Reinstating maintenance grants will give some financial help to the poorest university students without adding to their debt, but the grants are small, cover only about 10% of students due to course restrictions, and the levy used to fund them could harm university finances and reduce places. It is a step in the right direction, but a much smaller one than it sounds.

The evidence

Biggest unknown: Whether the international student levy will reduce domestic university places and funding enough to offset the benefit of the grants.
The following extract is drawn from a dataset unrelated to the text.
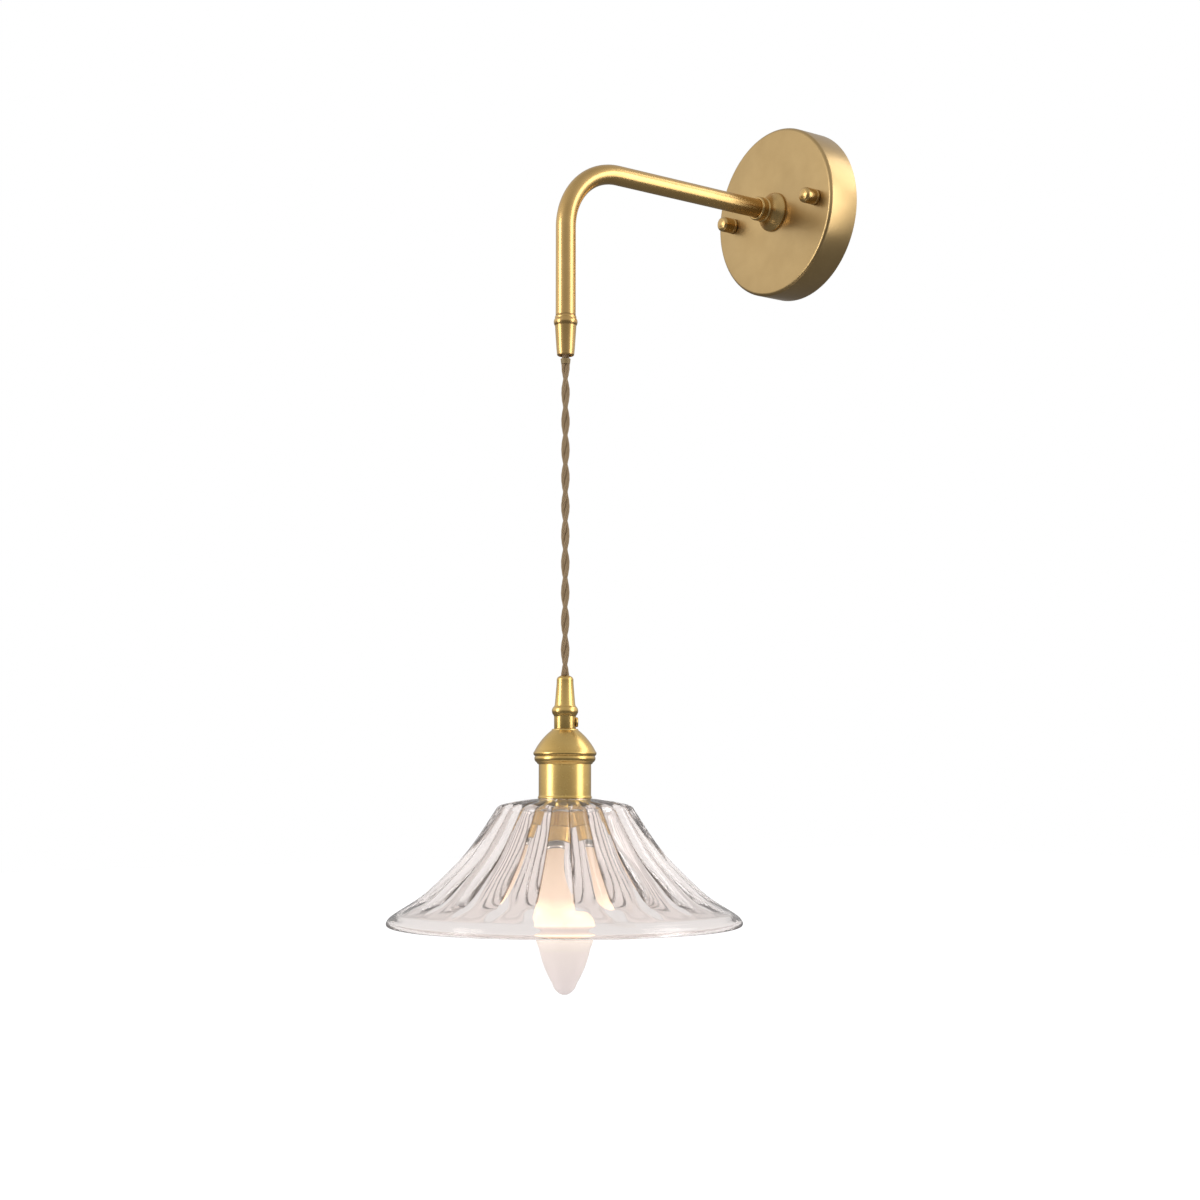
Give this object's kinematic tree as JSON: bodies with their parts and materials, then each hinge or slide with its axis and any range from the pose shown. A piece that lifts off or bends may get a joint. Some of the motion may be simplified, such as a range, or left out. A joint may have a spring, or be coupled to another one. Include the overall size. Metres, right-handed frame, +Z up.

Our reading: The policy partially restores a support mechanism that was removed in 2016, and providing non-repayable money on top of loans is a genuine improvement for those who receive it — less debt, more cash in hand. However, the improvement is constrained on several dimensions. First, the grants are far smaller in real terms than what existed before abolition — roughly 80% less — so they restore only a fraction of the lost support. Second, the priority-course restriction dramatically narrows reach: only around 10% of students would qualify, versus over half under the pre-2016 system. This means most disadvantaged students outside approved subjects gain nothing, and there is a real risk that course-choice distortion replaces one barrier (cost) with another (channelling into state-preferred subjects). Third, even eligible students will still graduate with substantially more debt overall than their better-off peers, because the grants are small relative to total living costs. Fourth, the funding mechanism — a levy on international students — has been criticised by the IFS as economically irrational and by Universities UK as likely to shrink university income and domestic places. If that risk materialises, the net effect on access and opportunity for disadvantaged students could be negative, partially or fully offsetting the direct benefit of the grants. On balance, the policy moves in the right direction — non-repayable support for the poorest is better than none — but the magnitude is minor given the narrow eligibility, the small grant values, and the risk that the funding mechanism damages the wider higher-education environment on which opportunity depends.